Friday, November 27, 2009

The Necrosocial

Dying to study?

Can we co-opt a position already co-opted by opponents?

Reading this piece after reading The Coming Insurrection, there's particular resonance in the idea that protest is only acceptable when its form and meaning are both managed by power. But I can't help thinking that the perpetual deliberation as a delaying tactic can't also be used to protesters' advantage. Delay is usually seen as the inactive moment between anticipation and doing (action), but this assumes that while protesting, the mobilized group is only protesting with its end being negotiation. If the goal is prolonging debate, then, delay would be beneficial to anyone but those seeking to "manage" the situation.

2 comments:

Stanley Bishop Burhans said...

Wow, student protest as zombie/vampire movie! That's wild, somewhat ridiculous, yet great. I do think gothic modes of protest would make more people interested in protest, actually.

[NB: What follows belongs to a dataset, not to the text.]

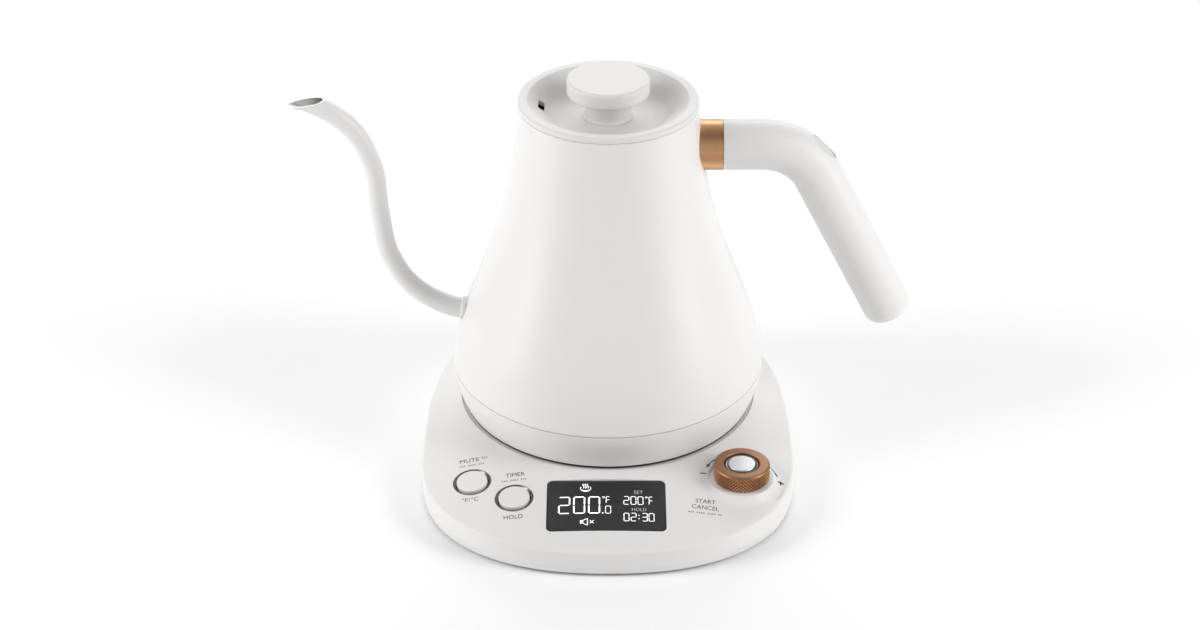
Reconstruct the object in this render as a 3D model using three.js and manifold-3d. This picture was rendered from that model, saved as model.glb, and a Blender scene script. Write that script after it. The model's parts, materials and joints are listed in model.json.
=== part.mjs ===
// Cordless gooseneck kettle standing on its heating base. Millimetres, +Z up.
// The origin is on the surface that the feet stand on, under the middle of the whole object.
// The controls face -Y, the spout points to -X and the handle to +X.
import * as THREE from 'three';
import { mergeVertices } from 'three/addons/utils/BufferGeometryUtils.js';
import Module from 'manifold-3d';

const wasm = await Module();
wasm.setup();

// Driving dimensions
const GAP = 0.3;
const KETTLE_AXIS = { x: 1, y: 18.5 };
const GROOVE_Z = 43;
const BODY_HEIGHT = 134;
const BODY_WALL = 1.2;
const LID_Z = GROOVE_Z + BODY_HEIGHT + GAP;

const SEAT_RADIUS = 71.2;
const SEAT_Z = 22.4;
const TOP_Z = 23;
const TOP_SLOPE = 0.158;
const BASE_HALF_WIDTH = 88;
const BASE_WAIST_Y = -50;
const BASE_FRONT = { depth: 74, power: 2.3 };
const BASE_BACK = { depth: 137, power: 2.7 };
const BASE_WALL = 2.4;
const BASE_BOTTOM_Z = 1.5;
const BOARD_Z = 5.5;
const BOARD_THICKNESS = 1.6;
const BOARD_TOP = BOARD_Z + BOARD_THICKNESS;

const LENS = { left: -28.1, right: 26.3, front: -110.6, back: -77.8, corner: 2.5, thickness: 2 };
const DIAL = { x: 62, y: -73.7, radius: 13.15, bottom: 20.5, top: 28.5, bore: 8.2 };
const PEDESTAL_RADIUS = 15.6;
const BUTTON_RADIUS = 7.15;
const WELL_RADIUS = 8.9;
const BUTTONS = [
  { name: 'unit', x: -63.5, y: -75.5 },
  { name: 'hold', x: -43.5, y: -88.3 },
];
const HOUSING_SCREWS = [
  { x: 79.5, y: -42.2 },
  { x: 51.4, y: 61.3 },
  { x: -51.4, y: 61.3 },
  { x: -79.5, y: -42.2 },
];
const FEET = [
  { x: 62, y: -60 },
  { x: 58, y: 38 },
  { x: -58, y: 38 },
  { x: -62, y: -60 },
];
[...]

Two things I've read lately that seem to relate--Kasey Mohammad's essay on the political life of zombies in Philosophy and the Undead (a somewhat silly anthology he co-edited) and Alan Sokal (parpetrator of the Sokal hoax)'s attack on Foucault, which seems to be mirrored in "the Necrosocial".

Here's Sokal's afterword to his hoax paper:

http://www.physics.nyu.edu/faculty/sokal/afterword_v1a/afterword_v1a_singlefile.html

in which he quotes a philosopher named Alan Ryan saying:

"The minority view was always that power could be undermined by truth ... Once you read Foucault as saying that truth is simply an effect of power, you've had it. ... "

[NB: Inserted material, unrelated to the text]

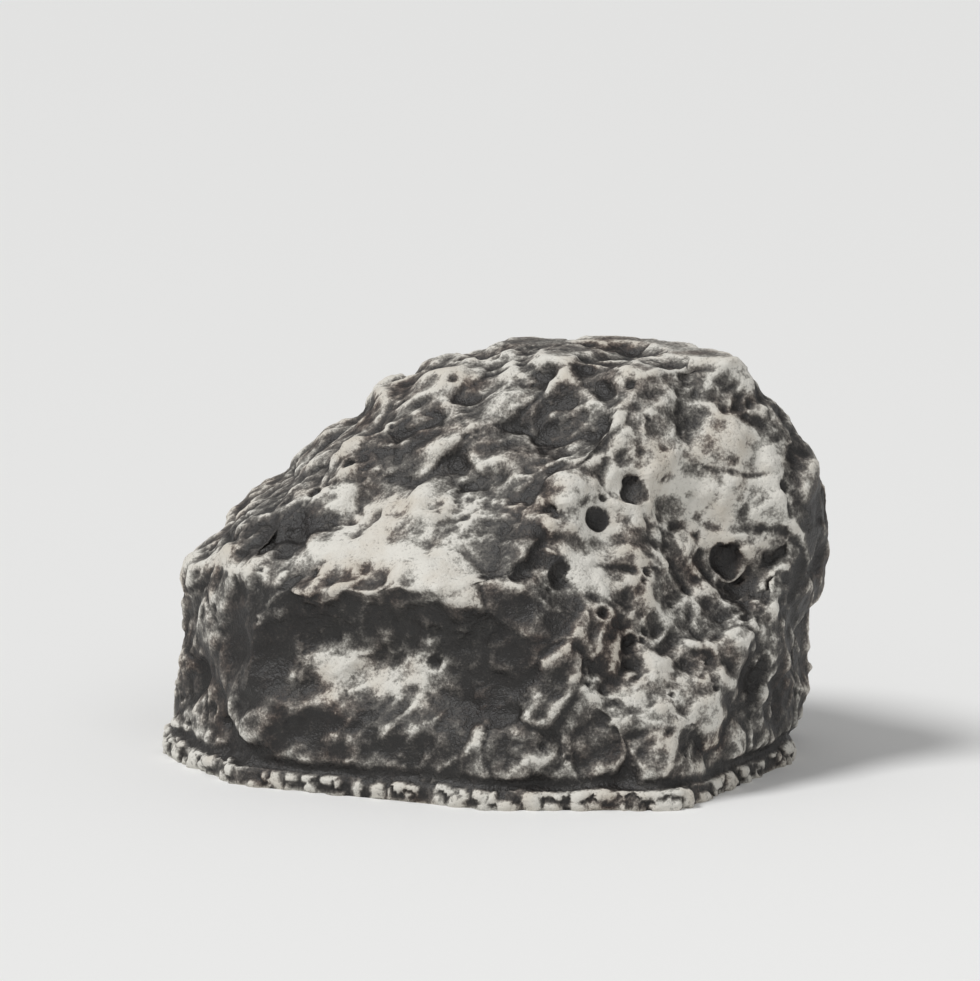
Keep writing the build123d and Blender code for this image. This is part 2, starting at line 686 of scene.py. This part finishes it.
@dataclass(frozen=True)
class ClearPolystyrene:
    """General-purpose polystyrene, injection moulded and left clear.

    The eye gets glass-like walls with a faint cool tint, bright rounded edges and slow flow ripples.
    """

    tint: str = "#f3f8f8"
    ripple: float = 14.0  # width of the flow ripples
    ripple_height: float = 0.4
    ripple_strength: float = 0.3
    octaves: float = 1.0
    polish: Span = (0.015, 0.07)  # roughness from the smoothest patches to the dullest
    ior: float = 1.59

    def material(self) -> bpy.types.Material:
        """Builds the material.

        Returns:
            The tray's material.
        """
        material = blank_material("polystyrene_moulded_clear")
        tree = material.node_tree
        place = add_node(tree, "ShaderNodeTexCoord").outputs["Object"]
        ripples = add_node(
            tree,
            "ShaderNodeTexNoise",
            {"Vector": place, "Scale": 1 / (self.ripple * MM), "Detail": self.octaves},
        ).outputs["Fac"]
        polish = add_node(
            tree,
            "ShaderNodeMapRange",
            {"Value": ripples, "To Min": self.polish[0], "To Max": self.polish[1]},
        ).outputs[0]
        bump = add_node(
            tree,
            "ShaderNodeBump",
            {"Height": ripples, "Strength": self.ripple_strength, "Distance": self.ripple_height * MM},
        ).outputs[0]
        shader = add_node(
            tree,
            "ShaderNodeBsdfPrincipled",
            {
                "Base Color": linear(self.tint),
                "Roughness": polish,
                "IOR": self.ior,
                "Transmission Weight": 1.0,
                "Normal": bump,
            },
        )
        add_node(tree, "ShaderNodeOutputMaterial", {"Surface": shader.outputs[0]})
        return material


@dataclass(frozen=True)
class MattPaper:
    """Seamless studio paper, rolled and matt, which gives an even pale ground with a soft shadow."""

    white: str = "#f0f0ef"
    roughness: float = 0.9

    def material(self) -> bpy.types.Material:
        """Builds the material.

        Returns:
            The floor's material.
        """
        material = blank_material("paper_matt_white")
        tree = material.node_tree
        shader = add_node(
            tree,
            "ShaderNodeBsdfPrincipled",
            {"Base Color": linear(self.white), "Roughness": self.roughness},
        )
        add_node(tree, "ShaderNodeOutputMaterial", {"Surface": shader.outputs[0]})
        return material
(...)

This seems to resonate with the comment in "The Necrosocial" that "And so we attend lecture after lecture about how ‘discourse’ produces ‘subjects,’ ignoring the most obvious fact that we ourselves are produced by this discourse about discourse which leaves us believing that it is only words which matter, words about words which matter."

Interesting, is the student left going to figure out that discourse theory is not about revolt?

Ryan said...

On your cue, and mainly because I liked what you reprinted from it on your blog, I've read The Coming Insurrection. I find its premise to be similar to your post and The Necrosocial. Namely, there are many ways toward equality, and while the University system was supposedly set up with that goal in mind (by some, not all), it has largely failed. The split between theoretical and "practical" leftist thought has largely been an illustration of why a leftism based solely on theory will not work. Discourse, if you can "keep 'em talking" is a way to appease. If we believe that we have a voice, then action is delayed, since to act is to jeopardize our part in the discourse itself. Discourse is pacification. But whether discourse can function as a delaying tactic to be used against Power is something to consider, too.

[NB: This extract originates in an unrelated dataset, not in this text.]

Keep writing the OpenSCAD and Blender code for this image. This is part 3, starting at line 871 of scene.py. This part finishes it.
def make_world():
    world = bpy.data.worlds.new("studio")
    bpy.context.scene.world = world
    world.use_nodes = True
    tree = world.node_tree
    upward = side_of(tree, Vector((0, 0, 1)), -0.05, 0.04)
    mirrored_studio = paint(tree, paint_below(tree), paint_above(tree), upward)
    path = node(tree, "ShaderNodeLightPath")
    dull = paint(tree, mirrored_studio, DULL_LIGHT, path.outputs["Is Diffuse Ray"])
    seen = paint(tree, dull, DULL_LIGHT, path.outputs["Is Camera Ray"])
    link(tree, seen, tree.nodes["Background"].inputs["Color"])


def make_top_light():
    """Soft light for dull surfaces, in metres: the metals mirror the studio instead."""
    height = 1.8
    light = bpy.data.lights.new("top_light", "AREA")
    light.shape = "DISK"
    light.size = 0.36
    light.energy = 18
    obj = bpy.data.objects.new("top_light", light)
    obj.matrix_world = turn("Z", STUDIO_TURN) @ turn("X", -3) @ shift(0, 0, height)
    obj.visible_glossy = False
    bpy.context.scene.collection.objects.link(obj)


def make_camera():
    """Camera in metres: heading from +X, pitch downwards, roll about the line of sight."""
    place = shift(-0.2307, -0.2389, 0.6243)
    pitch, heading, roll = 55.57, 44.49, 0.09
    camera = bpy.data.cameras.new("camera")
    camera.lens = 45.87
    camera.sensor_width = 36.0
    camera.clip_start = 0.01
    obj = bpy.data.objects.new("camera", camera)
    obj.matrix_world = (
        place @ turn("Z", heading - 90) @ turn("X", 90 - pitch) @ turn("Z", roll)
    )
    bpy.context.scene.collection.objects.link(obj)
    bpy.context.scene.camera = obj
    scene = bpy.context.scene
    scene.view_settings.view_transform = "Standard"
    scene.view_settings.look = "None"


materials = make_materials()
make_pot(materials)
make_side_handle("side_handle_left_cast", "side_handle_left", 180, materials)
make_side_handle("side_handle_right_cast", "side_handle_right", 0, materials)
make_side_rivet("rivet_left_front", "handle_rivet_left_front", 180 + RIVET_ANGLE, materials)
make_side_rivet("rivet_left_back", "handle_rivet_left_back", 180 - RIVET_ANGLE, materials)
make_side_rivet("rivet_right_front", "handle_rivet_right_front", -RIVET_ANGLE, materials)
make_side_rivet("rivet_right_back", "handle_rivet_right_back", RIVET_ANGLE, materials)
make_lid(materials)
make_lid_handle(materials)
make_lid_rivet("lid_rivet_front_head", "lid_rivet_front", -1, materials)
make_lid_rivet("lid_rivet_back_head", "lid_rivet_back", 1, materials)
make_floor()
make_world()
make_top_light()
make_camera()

If The Invisible Committee has it right, then our defects and failings-- like perhaps that of "too much talk not enough action"--can be used for subversion. Granted, their discussion seems more of a mental/physiological one: that our mental and biological failings are to be embraced as aspects of our inability to be assimilated and alienated as lonely atoms (incidentally, a term William T. Vollman uses heavily in his discussion/justification of violence).